■ **DO THIS**: Wherever a line below holds the word "model", copy that line.
— START —
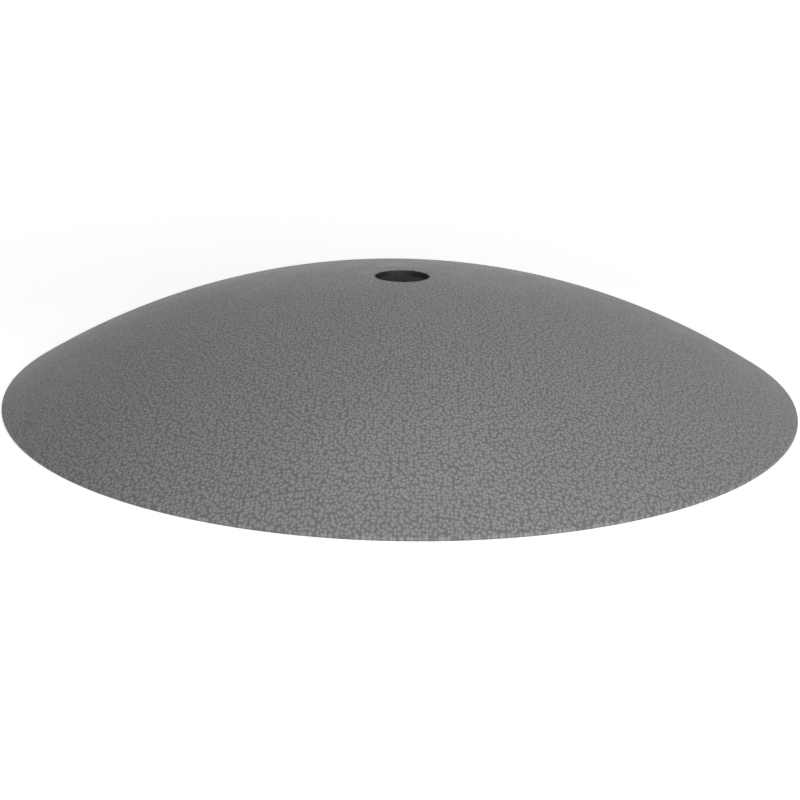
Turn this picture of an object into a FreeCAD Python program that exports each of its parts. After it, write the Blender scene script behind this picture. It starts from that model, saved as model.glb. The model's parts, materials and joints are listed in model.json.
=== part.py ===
"""Harrow disc blade: one dished steel plate with a punched axle hole and a ground cutting edge.

The blade is a shell of even thickness between two spheres about one centre, pressed from flat
plate. It rests on its cutting edge with the convex back upwards. The origin is the centre of the
circle that the edge rests on, and +Z runs along the gang axle, out of the back. Lengths are in mm.
"""

import FreeCAD, Part
import math
import os

# Driving dimensions
blade_diameter = 558.8  # 22 in, across the cutting edge
concavity = 76.2  # 3 in, from the edge's plane up to the concave face at the axis
plate_thickness = 4.76  # 3/16 in plate
axle_hole_diameter = 38.9  # clears a 38.1 mm (1-1/2 in) round axle
bevel_width = 12.7  # band ground off the concave face, inwards from the cutting edge
edge_thickness = 2.0  # steel that the grinding leaves at the rim
rim_chamfer = 0.9  # corner broken on the convex back, outside the edge's land
punch_side_chamfer = 0.6  # corner of the axle hole on the back, where the punch went in
exit_side_chamfer = 0.3  # deburred corner of the axle hole on the concave face

# A chamfer takes at most this share of the wall that it is cut in
LARGEST_SHARE = 0.75

# The dish: two faces and the edge's own sphere, all about one centre on the axle
edge_radius = blade_diameter / 2
ground_depth = plate_thickness - edge_thickness
edge_sphere_rise = concavity + ground_depth
edge_sphere = (edge_radius**2 + edge_sphere_rise**2) / (2 * edge_sphere_rise)
concave_face = edge_sphere - ground_depth
convex_back = edge_sphere + edge_thickness
along_axle = FreeCAD.Vector(0, 0, 1)
dish_centre = along_axle * (edge_sphere_rise - edge_sphere)
rim_angle = math.asin(edge_radius / edge_sphere)

# The rim, the ground band and the hole, placed on those spheres
hole_radius = axle_hole_diameter / 2
bevel_angle = bevel_width / concave_face
rim_break = min(rim_chamfer, LARGEST_SHARE * edge_thickness)
back_break = min(punch_side_chamfer, LARGEST_SHARE * plate_thickness / 2)
front_break = min(exit_side_chamfer, LARGEST_SHARE * plate_thickness / 2)


def at_angle(radius, angle):
    """The point of the section at a radius from the dish's centre and an angle from the axle."""
    return dish_centre + FreeCAD.Vector(math.sin(angle), 0, math.cos(angle)) * radius


def at_reach(radius, reach):
    """The point of the section at a radius from the dish's centre and a distance from the axle."""
    return at_angle(radius, math.asin(reach / radius))


def dish_arc(start, end):
    """The arc of a dish face that joins two points of the section."""
    towards_middle = (start - dish_centre) + (end - dish_centre)
    radius = (start - dish_centre).Length
    middle = dish_centre + towards_middle.normalize() * radius
    return Part.Arc(start, middle, end).toShape()


def straight(start, end):
    """A straight line of the section."""
    return Part.LineSegment(start, end).toShape()


def half_section():
    """The blade's section on one side of the axle, as a face."""
    back_start = at_reach(convex_back, hole_radius + back_break)
    back_end = at_angle(convex_back, rim_angle - rim_break / convex_back)
    land_start = at_angle(convex_back - rim_break, rim_angle)
    cutting_edge = at_angle(edge_sphere, rim_angle)
    bevel_top = at_angle(concave_face, rim_angle - bevel_angle)
    concave_end = at_reach(concave_face, hole_radius + front_break)
    wall_foot = at_reach(concave_face, hole_radius) + along_axle * front_break
    wall_top = at_reach(convex_back, hole_radius) - along_axle * back_break
    outline = [
        dish_arc(back_start, back_end),
        straight(back_end, land_start),
        straight(land_start, cutting_edge),
        straight(cutting_edge, bevel_top),
        dish_arc(bevel_top, concave_end),
        straight(concave_end, wall_foot),
        straight(wall_foot, wall_top),
        straight(wall_top, back_start),
    ]
    return Part.Face(Part.Wire(outline))


def disc_blade():
    """The half section turned once about the axle."""
    return half_section().revolve(FreeCAD.Vector(), along_axle, 360)


os.makedirs("parts", exist_ok=True)
disc_blade().exportStep("parts/disc_blade.step")
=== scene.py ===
import json
import math

import bpy
from mathutils import Matrix, Vector


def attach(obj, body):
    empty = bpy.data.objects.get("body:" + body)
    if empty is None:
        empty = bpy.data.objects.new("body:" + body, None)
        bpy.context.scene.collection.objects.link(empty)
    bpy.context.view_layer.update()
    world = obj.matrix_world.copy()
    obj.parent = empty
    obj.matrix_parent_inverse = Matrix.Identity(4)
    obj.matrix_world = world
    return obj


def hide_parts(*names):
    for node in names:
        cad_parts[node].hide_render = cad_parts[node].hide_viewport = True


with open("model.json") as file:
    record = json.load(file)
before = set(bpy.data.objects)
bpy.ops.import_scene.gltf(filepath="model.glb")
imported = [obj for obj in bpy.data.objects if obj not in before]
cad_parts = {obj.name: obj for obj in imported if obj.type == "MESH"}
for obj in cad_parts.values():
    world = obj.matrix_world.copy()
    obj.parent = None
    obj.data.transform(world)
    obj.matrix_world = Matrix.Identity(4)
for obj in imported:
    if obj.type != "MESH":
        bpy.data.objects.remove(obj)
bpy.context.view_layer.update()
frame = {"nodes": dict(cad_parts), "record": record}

# ------------------------------------------------------------------------------------------
# THE BLADE. One round plate of spring steel, hardened and tempered. It is punched, dished in a
# press between two spheres about one centre, coated satin grey on both faces, and then ground
# thin to bright steel on the concave side of its rim. It lies on its cutting edge.

axle_hole = frame["record"]["mounts"][0]["dims"]
edge_ring = [v.co for v in frame["nodes"]["disc_blade"].data.vertices if v.co.z < 1e-6]
blade_sizes = {
    "Edge radius": max(math.hypot(p.x, p.y) for p in edge_ring),
    "Hole radius": axle_hole["r_mm"] / 1000,
    "Concavity": 0.0762,
    "Plate thickness": 0.00476,
    "Edge thickness": 0.0020,
    "Bevel width": 0.0127,
    "Rim rounding": 0.0014,
    "Punch side rounding": 0.0006,
    "Exit side rounding": 0.0003,
    "Shoulder": 0.0004,
}
blade_steps = {
    "Steps round the axle": 300,
    "Steps across a face": 60,
    "Steps round a corner": 17,
}


def add_node(tree, kind, links=None, **settings):
    """A node of a tree, with its settings made and its sockets linked or set by name."""
    node = tree.nodes.new(kind)
    for name, value in settings.items():
        setattr(node, name, value)
    for name, value in (links or {}).items():
        socket = node.inputs[name]
        if isinstance(value, bpy.types.NodeSocket):
            tree.links.new(value, socket)
        else:
            socket.default_value = value
    return node


def new_finish(name):
    """A named material, its node tree, its shader and the place on the blade that it colours."""
    material = bpy.data.materials.new(name)
    material.use_nodes = True
    tree = material.node_tree
    shader = tree.nodes["Principled BSDF"]
    place = tree.nodes.new("ShaderNodeTexCoord").outputs["Object"]
    return material, tree, shader, place


def stretch(tree, place, scale):
    """The place on the blade, stretched by a scale along each axis."""
    return add_node(tree, "ShaderNodeMapping", {"Vector": place, "Scale": scale}).outputs["Vector"]


def noise(tree, place, scale, detail=2.0, roughness=0.5):
    """Cloudy noise from 0 to 1, at so many cells a metre."""
    cloud = add_node(
        tree,
        "ShaderNodeTexNoise",
        {"Vector": place, "Scale": scale, "Detail": detail, "Roughness": roughness},
    )
    return cloud.outputs["Fac"]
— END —
■ **ANSWER TO THE TASK**:
Turn this picture of an object into a FreeCAD Python program that exports each of its parts. After it, write the Blender scene script behind this picture. It starts from that model, saved as model.glb. The model's parts, materials and joints are listed in model.json.
with open("model.json") as file:
bpy.ops.import_scene.gltf(filepath="model.glb")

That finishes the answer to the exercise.